Taxes pay for improvements at business park

Staff writer

Hillsboro Community Planning and Development Commission approved a plan Thursday that would redirect property taxes in Hillsboro Business Park to finance infrastructure improvements in the area.

In 2008, City Council approved creation of a tax increment financing district extending from the former AMPI building to U.S. 56. Such districts have been used in Kansas for about 30 years, although more are used in urban than rural areas, City Administrator Larry Paine said.

When the district was created, base values for all properties in the district were established. When the area is developed, the amount property values increase is called the increment.

The district allows the city to redirect city, county, and a portion of school district property taxes on the increment to a special fund. With that fund, the city can finance infrastructure improvements within the district.

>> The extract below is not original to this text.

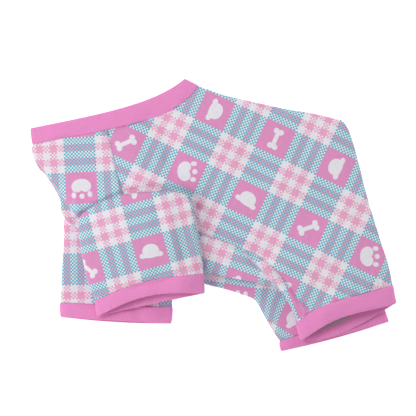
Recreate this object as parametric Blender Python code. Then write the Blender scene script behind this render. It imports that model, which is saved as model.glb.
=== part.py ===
"""Dog jumpsuit lying folded flat on its side, as sewn: printed jersey panels and sleeves, ribbed bands.

Metres, +Z up, resting on z = 0. The neck is at the upper left, the back runs along +Y and
the four cuffs point to -Y. Near means the layer on top, far the layer that lies on the table.
"""
import math
from collections import namedtuple

import bmesh
import bpy
from mathutils import Vector
from mathutils.bvhtree import BVHTree

# Overall plan of the folded garment
LONG = 0.401
WIDE = 0.300

# Cloth and gaps
JERSEY_WALL = 0.0015
BAND_WALL = 0.0024
BAND_PROUD = 0.0007
SEAM_GAP = 0.0004
LAYER_GAP = 0.0006
DRAPE_GAP = 0.0012

# How deep each tube of cloth lies
BODY_DEPTH = 0.026
FAR_LEG_DEPTH = 0.0135
NEAR_SLEEVE_DEPTH = 0.0165
FAR_SLEEVE_DEPTH = 0.012

# Shape of one flattened loop of cloth
EDGE_SHARE = 0.42
UNDER_FLATNESS = 2.4
BODY_SIDES = 48
LEG_SIDES = 32
SLEEVE_SIDES = 32

# Where the body climbs over the far sleeve
CLIMB_REACH = 0.042
CLIMB_SETTLE = 0.40

# How much each spot of the near sleeve sags below its neighbours where nothing holds it up
DRAPE_SAG = 0.00022

# How far the hollow of a tube is cut past its open end, and the blocks past the whole garment
OPEN_END_CUT = 0.006
BLOCK_HEIGHT = 0.12

# Armholes, as shares of LONG and WIDE
ARMHOLE_X = -0.207
ARMHOLE_Y = 0.002
ARMHOLE_HALF_X = 0.108
ARMHOLE_HALF_Y = 0.047
FAR_ARMHOLE_X = -0.243
FAR_ARMHOLE_Y = -0.016
FAR_ARMHOLE_HALF_X = 0.086
FAR_ARMHOLE_HALF_Y = 0.042
ARMHOLE_SIDES = 24

# Each row is one loop round a tube. Its back and front ends are shares of LONG and WIDE, its lift
# and depth are shares of the sizes the tube is built with, its bows are shares of WIDE and
# bow_peak is how far from back to front the loop bows most.
Row = namedtuple("Row", "back_x back_y front_x front_y lift depth bow_top bow_under bow_peak")
Spot = namedtuple("Spot", "x y")
# A fold runs between two spots; depth is a share of BODY_DEPTH and width a share of WIDE.
Fold = namedtuple("Fold", "from_x from_y to_x to_y depth width")

# Torso from the neck seam to the rump, then on down the near hind leg
TORSO_ROWS = (
    Row(-0.040, 0.473, -0.494, 0.258, 0.00, 0.54, 0.057, 0.057, 0.30),
    Row(-0.023, 0.465, -0.497, 0.234, 0.00, 0.60, 0.048, 0.048, 0.30),
    Row(0.026, 0.441, -0.481, 0.178, 0.00, 0.70, 0.026, 0.026, 0.32),
    Row(0.081, 0.423, -0.445, 0.119, 0.00, 0.79, 0.011, 0.011, 0.35),
    Row(0.141, 0.405, -0.418, 0.053, 0.00, 0.85, 0.000, 0.000, 0.50),
    Row(0.207, 0.386, -0.407, -0.009, 0.00, 0.88, 0.000, 0.000, 0.50),
    Row(0.273, 0.372, -0.330, -0.082, 0.00, 0.90, 0.000, 0.000, 0.50),
    Row(0.333, 0.353, -0.199, -0.174, 0.00, 0.92, 0.000, 0.000, 0.50),
    Row(0.358, 0.341, -0.144, -0.203, 0.00, 0.94, 0.000, 0.000, 0.50),
    Row(0.377, 0.299, -0.089, -0.227, 0.00, 0.96, 0.000, 0.000, 0.50),
    Row(0.399, 0.200, -0.026, -0.214, 0.20, 0.88, 0.000, 0.000, 0.50),
    Row(0.415, 0.108, 0.026, -0.225, 0.54, 0.74, 0.000, 0.000, 0.50),
    Row(0.432, 0.024, 0.075, -0.238, 0.85, 0.66, 0.000, 0.000, 0.50),
    Row(0.441, -0.016, 0.122, -0.249, 1.00, 0.66, 0.000, 0.000, 0.50),
    Row(0.451, -0.060, 0.166, -0.264, 1.00, 0.68, 0.000, 0.000, 0.50),
    Row(0.463, -0.112, 0.188, -0.282, 1.00, 0.70, 0.000, 0.000, 0.50),
    Row(0.477, -0.167, 0.207, -0.321, 1.00, 0.73, -0.004, 0.000, 0.62),
    Row(0.485, -0.211, 0.221, -0.361, 1.00, 0.76, -0.015, 0.000, 0.68),
    Row(0.492, -0.258, 0.228, -0.398, 1.00, 0.77, -0.027, 0.004, 0.73),
)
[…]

Recent infrastructure improvements for Midway Motors’ new site cost about $400,000, but the increased value of the property is expected to generate about $480,000 of property taxes over the 20-year life of the district.

Commission Chairman Gaylord Goertzen asked Paine to clarify whether the current property tax revenue would continue to go to the city, school district, and county. Paine said they would. Only the increased revenue would be deferred.

The district allows improvements to be financed without increasing property taxes in the city, Paine said.

Commissioner Cynthia Fleming said further development in the district probably wouldn’t be as costly because a lot of the work has already been done.

The cost of any new developments would depend largely on location, Paine said. Development immediately south of Midway Motors wouldn’t be as expensive, because the road and utilities are already there. Construction on the east end of the business park would be more expensive, though, because the road would have to be extended.

Fleming noticed a slim risk for the city: if the Midway Motors building was damaged and unusable, and the company didn’t rebuild, the increased property taxes would evaporate, but the city would still have to pay for the improvements.

The commission approved the plan for City Council consideration.

Planning Commission meets as needed on the last Thursday of the month.